*WHAT THE TASK ASKS:* Output exactly, and only, the lines from the line containing "carriage_front();" through the line containing "bpy.data.objects.remove(obj)", both included.

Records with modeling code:
# # #

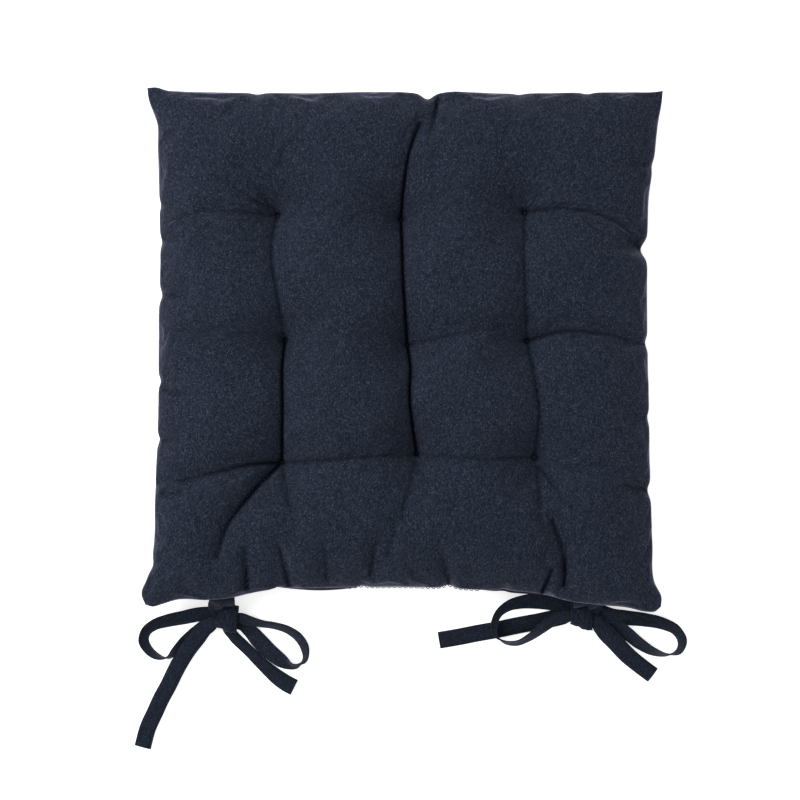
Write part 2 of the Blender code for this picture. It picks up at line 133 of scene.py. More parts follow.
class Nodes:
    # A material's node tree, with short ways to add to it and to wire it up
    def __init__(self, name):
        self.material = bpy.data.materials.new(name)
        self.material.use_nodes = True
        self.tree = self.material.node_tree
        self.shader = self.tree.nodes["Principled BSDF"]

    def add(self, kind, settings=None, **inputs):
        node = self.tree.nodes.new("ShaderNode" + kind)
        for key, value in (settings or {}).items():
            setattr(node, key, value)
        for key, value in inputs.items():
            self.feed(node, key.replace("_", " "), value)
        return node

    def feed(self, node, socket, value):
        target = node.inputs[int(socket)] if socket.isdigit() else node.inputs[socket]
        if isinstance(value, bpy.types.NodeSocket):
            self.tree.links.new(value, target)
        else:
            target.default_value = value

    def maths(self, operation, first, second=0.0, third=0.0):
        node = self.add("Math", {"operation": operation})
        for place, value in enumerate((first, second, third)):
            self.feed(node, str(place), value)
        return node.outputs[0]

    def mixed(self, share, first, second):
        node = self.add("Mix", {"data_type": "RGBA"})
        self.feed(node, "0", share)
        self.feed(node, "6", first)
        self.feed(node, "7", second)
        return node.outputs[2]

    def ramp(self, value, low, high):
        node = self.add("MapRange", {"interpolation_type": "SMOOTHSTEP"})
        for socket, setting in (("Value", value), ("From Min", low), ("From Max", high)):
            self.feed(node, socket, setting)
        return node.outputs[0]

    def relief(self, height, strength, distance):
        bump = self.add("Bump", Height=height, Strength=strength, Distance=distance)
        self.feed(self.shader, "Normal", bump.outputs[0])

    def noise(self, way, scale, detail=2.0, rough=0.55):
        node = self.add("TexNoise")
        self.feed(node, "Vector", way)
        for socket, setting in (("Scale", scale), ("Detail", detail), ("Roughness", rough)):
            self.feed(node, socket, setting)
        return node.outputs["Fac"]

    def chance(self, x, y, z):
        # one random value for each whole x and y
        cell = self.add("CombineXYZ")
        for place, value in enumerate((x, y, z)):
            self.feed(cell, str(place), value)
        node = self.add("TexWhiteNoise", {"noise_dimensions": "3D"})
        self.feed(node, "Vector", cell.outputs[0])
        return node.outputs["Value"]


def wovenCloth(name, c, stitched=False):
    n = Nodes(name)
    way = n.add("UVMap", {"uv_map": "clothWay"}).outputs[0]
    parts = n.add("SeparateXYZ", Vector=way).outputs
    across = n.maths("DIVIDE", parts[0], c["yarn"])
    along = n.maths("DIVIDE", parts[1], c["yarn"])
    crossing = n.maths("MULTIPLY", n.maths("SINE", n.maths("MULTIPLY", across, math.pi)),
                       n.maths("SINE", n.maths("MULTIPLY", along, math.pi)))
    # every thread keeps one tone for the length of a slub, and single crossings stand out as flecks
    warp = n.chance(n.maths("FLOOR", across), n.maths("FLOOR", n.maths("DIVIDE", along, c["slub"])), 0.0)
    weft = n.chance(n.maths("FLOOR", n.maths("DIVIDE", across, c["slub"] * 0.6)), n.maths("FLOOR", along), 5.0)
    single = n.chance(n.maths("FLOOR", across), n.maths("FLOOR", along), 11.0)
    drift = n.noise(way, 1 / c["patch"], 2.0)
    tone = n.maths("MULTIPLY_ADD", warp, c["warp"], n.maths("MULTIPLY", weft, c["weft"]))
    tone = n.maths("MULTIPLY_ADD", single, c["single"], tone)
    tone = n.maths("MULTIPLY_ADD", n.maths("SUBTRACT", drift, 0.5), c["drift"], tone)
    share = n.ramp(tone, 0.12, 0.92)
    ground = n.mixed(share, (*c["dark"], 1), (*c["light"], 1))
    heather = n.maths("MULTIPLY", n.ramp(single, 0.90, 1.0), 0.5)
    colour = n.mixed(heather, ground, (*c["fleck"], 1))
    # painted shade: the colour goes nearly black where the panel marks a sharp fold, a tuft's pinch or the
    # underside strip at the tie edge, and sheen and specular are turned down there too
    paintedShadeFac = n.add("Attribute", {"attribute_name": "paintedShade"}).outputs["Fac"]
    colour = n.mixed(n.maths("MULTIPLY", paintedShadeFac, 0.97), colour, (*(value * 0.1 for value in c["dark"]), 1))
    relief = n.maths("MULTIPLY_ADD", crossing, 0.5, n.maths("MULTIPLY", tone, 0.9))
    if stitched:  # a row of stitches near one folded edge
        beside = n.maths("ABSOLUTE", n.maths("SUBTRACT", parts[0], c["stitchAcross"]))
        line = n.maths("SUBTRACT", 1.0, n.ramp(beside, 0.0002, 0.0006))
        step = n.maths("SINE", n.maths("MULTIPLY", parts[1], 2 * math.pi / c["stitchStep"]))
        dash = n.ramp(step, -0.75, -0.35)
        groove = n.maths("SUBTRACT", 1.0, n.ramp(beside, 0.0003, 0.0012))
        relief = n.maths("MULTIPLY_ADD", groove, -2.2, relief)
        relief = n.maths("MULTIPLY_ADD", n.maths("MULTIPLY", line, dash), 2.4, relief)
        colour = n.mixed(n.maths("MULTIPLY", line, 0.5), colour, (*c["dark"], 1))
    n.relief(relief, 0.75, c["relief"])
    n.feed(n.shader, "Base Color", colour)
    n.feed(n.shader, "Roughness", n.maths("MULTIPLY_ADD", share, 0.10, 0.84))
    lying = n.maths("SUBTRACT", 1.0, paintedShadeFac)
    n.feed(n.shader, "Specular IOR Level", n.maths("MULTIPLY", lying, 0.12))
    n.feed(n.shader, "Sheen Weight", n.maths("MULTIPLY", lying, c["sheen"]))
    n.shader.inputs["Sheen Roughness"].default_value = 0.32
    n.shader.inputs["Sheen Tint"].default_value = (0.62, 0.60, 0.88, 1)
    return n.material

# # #

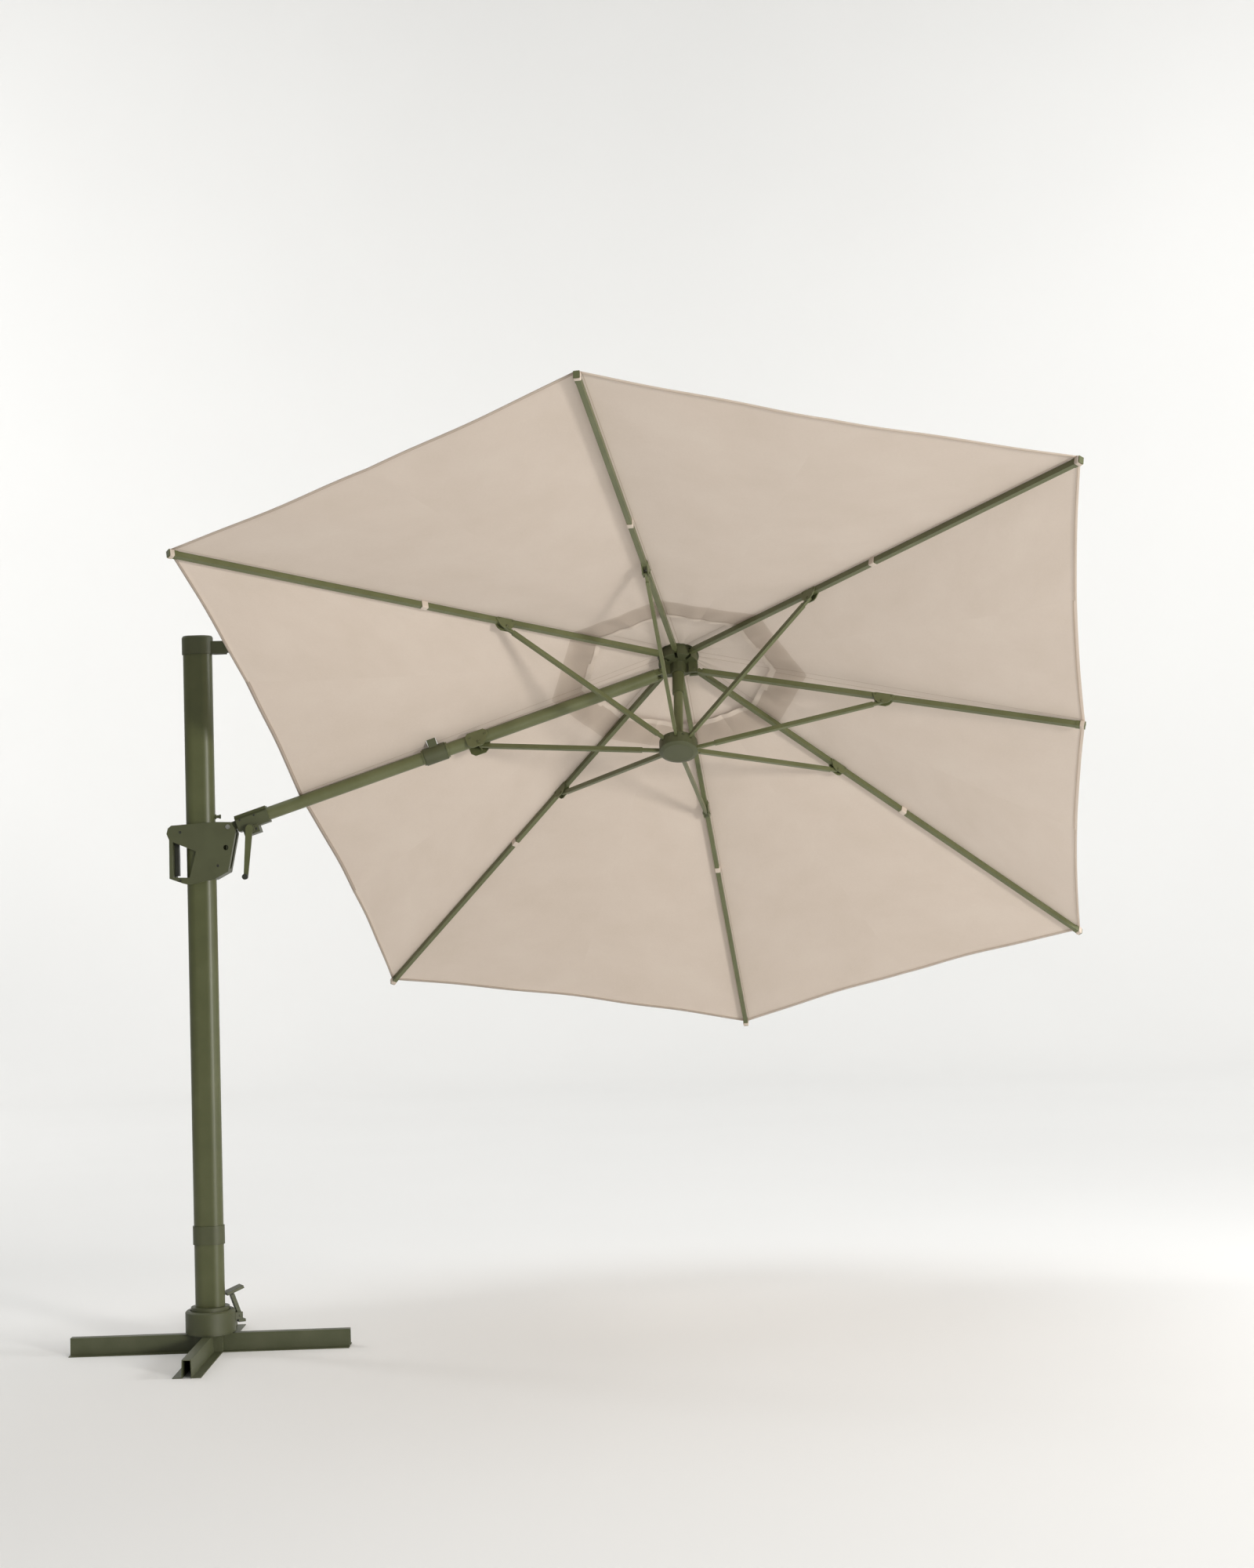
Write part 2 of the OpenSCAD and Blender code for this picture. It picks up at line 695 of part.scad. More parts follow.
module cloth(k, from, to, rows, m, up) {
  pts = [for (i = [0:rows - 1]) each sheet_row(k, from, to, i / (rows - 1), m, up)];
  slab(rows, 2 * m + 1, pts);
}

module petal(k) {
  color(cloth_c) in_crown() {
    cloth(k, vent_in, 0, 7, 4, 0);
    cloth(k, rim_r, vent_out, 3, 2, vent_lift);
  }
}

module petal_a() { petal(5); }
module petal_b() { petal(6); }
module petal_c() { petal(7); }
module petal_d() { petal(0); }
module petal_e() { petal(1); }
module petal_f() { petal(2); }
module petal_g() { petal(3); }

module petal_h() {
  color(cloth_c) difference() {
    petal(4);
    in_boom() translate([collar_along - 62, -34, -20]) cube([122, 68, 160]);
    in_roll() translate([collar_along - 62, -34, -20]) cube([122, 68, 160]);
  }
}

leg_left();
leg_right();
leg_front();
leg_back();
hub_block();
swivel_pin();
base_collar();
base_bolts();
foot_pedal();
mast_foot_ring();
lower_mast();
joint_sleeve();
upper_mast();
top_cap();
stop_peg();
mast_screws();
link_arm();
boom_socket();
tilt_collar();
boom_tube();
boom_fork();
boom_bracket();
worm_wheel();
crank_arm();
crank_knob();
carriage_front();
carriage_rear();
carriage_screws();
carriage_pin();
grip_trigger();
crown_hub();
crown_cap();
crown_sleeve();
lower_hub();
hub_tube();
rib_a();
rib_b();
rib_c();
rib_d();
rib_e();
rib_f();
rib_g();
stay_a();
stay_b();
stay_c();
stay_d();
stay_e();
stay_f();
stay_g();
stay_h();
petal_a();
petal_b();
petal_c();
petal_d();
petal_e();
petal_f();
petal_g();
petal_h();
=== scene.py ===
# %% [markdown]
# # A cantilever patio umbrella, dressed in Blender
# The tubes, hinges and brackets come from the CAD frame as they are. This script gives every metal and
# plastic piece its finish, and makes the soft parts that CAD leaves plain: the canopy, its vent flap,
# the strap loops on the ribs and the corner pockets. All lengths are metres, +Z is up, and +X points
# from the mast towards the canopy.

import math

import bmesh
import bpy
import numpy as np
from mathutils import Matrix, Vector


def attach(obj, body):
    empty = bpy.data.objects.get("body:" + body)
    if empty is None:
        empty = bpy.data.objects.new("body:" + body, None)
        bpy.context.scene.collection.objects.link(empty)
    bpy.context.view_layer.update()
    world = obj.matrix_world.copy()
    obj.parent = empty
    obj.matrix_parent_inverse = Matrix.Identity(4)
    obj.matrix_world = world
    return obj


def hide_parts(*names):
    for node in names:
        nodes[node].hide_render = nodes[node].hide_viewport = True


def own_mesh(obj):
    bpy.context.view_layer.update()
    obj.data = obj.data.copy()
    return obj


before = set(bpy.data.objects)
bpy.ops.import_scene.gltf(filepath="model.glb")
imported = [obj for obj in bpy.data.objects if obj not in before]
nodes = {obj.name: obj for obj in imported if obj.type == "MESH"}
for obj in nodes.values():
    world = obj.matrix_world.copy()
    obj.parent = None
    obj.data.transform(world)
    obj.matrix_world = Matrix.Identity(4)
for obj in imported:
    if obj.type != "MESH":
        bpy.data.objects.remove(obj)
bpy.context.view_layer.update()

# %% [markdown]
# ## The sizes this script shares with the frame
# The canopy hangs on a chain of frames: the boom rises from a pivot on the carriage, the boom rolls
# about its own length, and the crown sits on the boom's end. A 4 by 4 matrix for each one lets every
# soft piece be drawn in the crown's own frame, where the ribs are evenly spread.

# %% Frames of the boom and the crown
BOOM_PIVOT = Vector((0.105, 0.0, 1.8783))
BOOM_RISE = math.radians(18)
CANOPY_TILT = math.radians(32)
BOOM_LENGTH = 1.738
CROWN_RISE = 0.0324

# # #

*SOLUTION TO THE PROBLEM:*
carriage_front();
carriage_rear();
carriage_screws();
carriage_pin();
grip_trigger();
crown_hub();
crown_cap();
crown_sleeve();
lower_hub();
hub_tube();
rib_a();
rib_b();
rib_c();
rib_d();
rib_e();
rib_f();
rib_g();
stay_a();
stay_b();
stay_c();
stay_d();
stay_e();
stay_f();
stay_g();
stay_h();
petal_a();
petal_b();
petal_c();
petal_d();
petal_e();
petal_f();
petal_g();
petal_h();
=== scene.py ===
# %% [markdown]
# # A cantilever patio umbrella, dressed in Blender
# The tubes, hinges and brackets come from the CAD frame as they are. This script gives every metal and
# plastic piece its finish, and makes the soft parts that CAD leaves plain: the canopy, its vent flap,
# the strap loops on the ribs and the corner pockets. All lengths are metres, +Z is up, and +X points
# from the mast towards the canopy.

import math

import bmesh
import bpy
import numpy as np
from mathutils import Matrix, Vector


def attach(obj, body):
    empty = bpy.data.objects.get("body:" + body)
    if empty is None:
        empty = bpy.data.objects.new("body:" + body, None)
        bpy.context.scene.collection.objects.link(empty)
    bpy.context.view_layer.update()
    world = obj.matrix_world.copy()
    obj.parent = empty
    obj.matrix_parent_inverse = Matrix.Identity(4)
    obj.matrix_world = world
    return obj


def hide_parts(*names):
    for node in names:
        nodes[node].hide_render = nodes[node].hide_viewport = True


def own_mesh(obj):
    bpy.context.view_layer.update()
    obj.data = obj.data.copy()
    return obj


before = set(bpy.data.objects)
bpy.ops.import_scene.gltf(filepath="model.glb")
imported = [obj for obj in bpy.data.objects if obj not in before]
nodes = {obj.name: obj for obj in imported if obj.type == "MESH"}
for obj in nodes.values():
    world = obj.matrix_world.copy()
    obj.parent = None
    obj.data.transform(world)
    obj.matrix_world = Matrix.Identity(4)
for obj in imported:
    if obj.type != "MESH":
        bpy.data.objects.remove(obj)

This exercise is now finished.